• [Job]:
Copy all of the material below exactly.

**** Stored data ****

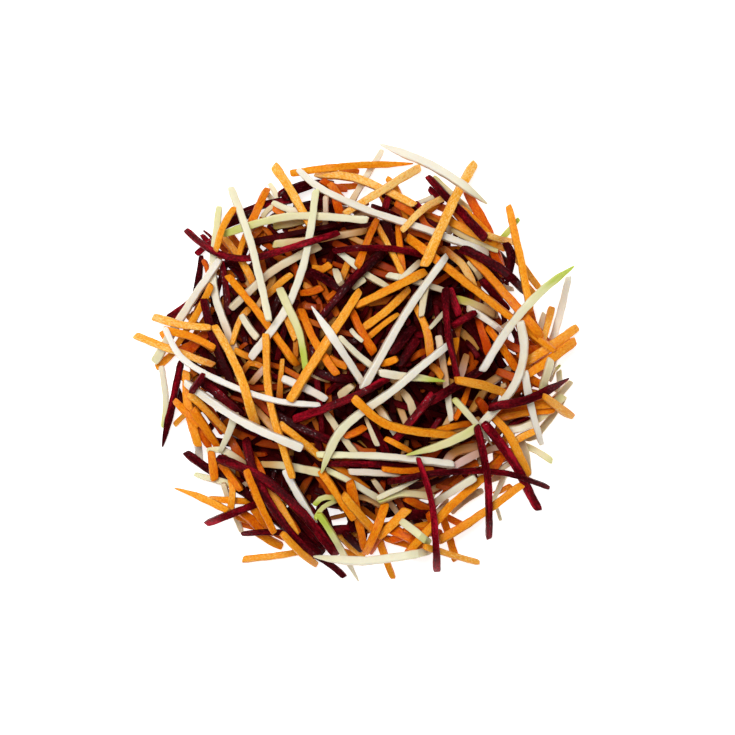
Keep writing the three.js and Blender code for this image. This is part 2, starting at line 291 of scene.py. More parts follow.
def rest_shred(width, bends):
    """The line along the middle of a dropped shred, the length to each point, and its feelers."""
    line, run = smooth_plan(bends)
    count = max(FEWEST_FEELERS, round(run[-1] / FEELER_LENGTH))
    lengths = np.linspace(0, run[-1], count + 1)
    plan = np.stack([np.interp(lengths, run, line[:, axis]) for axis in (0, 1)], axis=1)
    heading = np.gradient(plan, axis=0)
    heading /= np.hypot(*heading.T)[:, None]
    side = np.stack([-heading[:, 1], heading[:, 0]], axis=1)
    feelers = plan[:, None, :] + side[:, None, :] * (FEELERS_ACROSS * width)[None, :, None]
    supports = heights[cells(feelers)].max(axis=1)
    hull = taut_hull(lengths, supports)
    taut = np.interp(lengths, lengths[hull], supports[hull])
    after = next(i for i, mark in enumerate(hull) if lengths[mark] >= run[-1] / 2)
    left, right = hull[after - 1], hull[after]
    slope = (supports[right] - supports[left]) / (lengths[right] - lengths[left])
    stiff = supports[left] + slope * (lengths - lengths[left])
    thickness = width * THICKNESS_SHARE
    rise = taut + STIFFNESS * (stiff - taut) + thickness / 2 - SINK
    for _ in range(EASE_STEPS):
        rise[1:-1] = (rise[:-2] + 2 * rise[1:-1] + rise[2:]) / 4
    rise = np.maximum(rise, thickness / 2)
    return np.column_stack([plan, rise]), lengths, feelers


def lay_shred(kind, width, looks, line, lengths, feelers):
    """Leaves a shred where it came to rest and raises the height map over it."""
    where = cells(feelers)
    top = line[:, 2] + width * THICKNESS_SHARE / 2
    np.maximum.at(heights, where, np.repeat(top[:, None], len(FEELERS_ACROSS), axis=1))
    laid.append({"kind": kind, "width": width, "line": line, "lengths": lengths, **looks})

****

• [Answer to the task]:
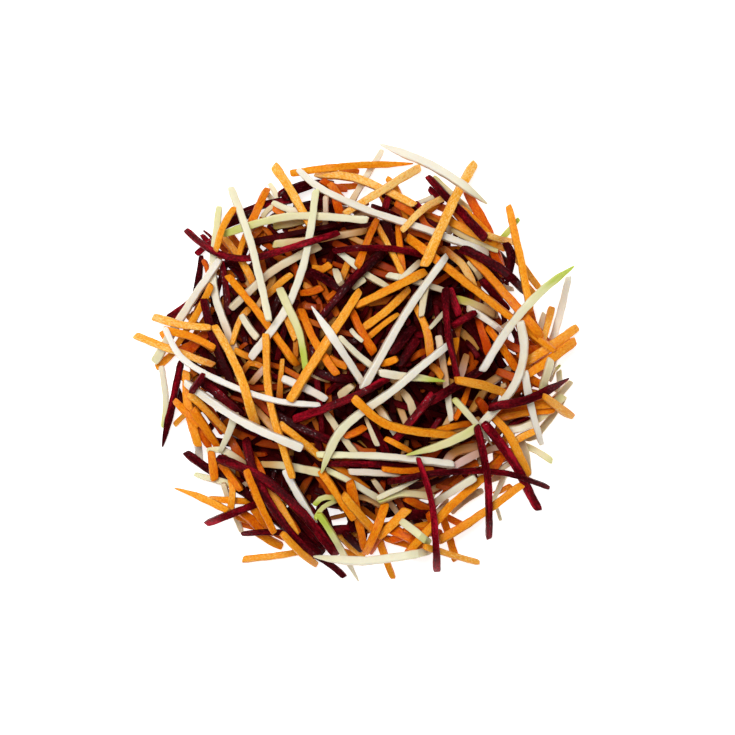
Keep writing the three.js and Blender code for this image. This is part 2, starting at line 291 of scene.py. More parts follow.
def rest_shred(width, bends):
    """The line along the middle of a dropped shred, the length to each point, and its feelers."""
    line, run = smooth_plan(bends)
    count = max(FEWEST_FEELERS, round(run[-1] / FEELER_LENGTH))
    lengths = np.linspace(0, run[-1], count + 1)
    plan = np.stack([np.interp(lengths, run, line[:, axis]) for axis in (0, 1)], axis=1)
    heading = np.gradient(plan, axis=0)
    heading /= np.hypot(*heading.T)[:, None]
    side = np.stack([-heading[:, 1], heading[:, 0]], axis=1)
    feelers = plan[:, None, :] + side[:, None, :] * (FEELERS_ACROSS * width)[None, :, None]
    supports = heights[cells(feelers)].max(axis=1)
    hull = taut_hull(lengths, supports)
    taut = np.interp(lengths, lengths[hull], supports[hull])
    after = next(i for i, mark in enumerate(hull) if lengths[mark] >= run[-1] / 2)
    left, right = hull[after - 1], hull[after]
    slope = (supports[right] - supports[left]) / (lengths[right] - lengths[left])
    stiff = supports[left] + slope * (lengths - lengths[left])
    thickness = width * THICKNESS_SHARE
    rise = taut + STIFFNESS * (stiff - taut) + thickness / 2 - SINK
    for _ in range(EASE_STEPS):
        rise[1:-1] = (rise[:-2] + 2 * rise[1:-1] + rise[2:]) / 4
    rise = np.maximum(rise, thickness / 2)
    return np.column_stack([plan, rise]), lengths, feelers


def lay_shred(kind, width, looks, line, lengths, feelers):
    """Leaves a shred where it came to rest and raises the height map over it."""
    where = cells(feelers)
    top = line[:, 2] + width * THICKNESS_SHARE / 2
    np.maximum.at(heights, where, np.repeat(top[:, None], len(FEELERS_ACROSS), axis=1))
    laid.append({"kind": kind, "width": width, "line": line, "lengths": lengths, **looks})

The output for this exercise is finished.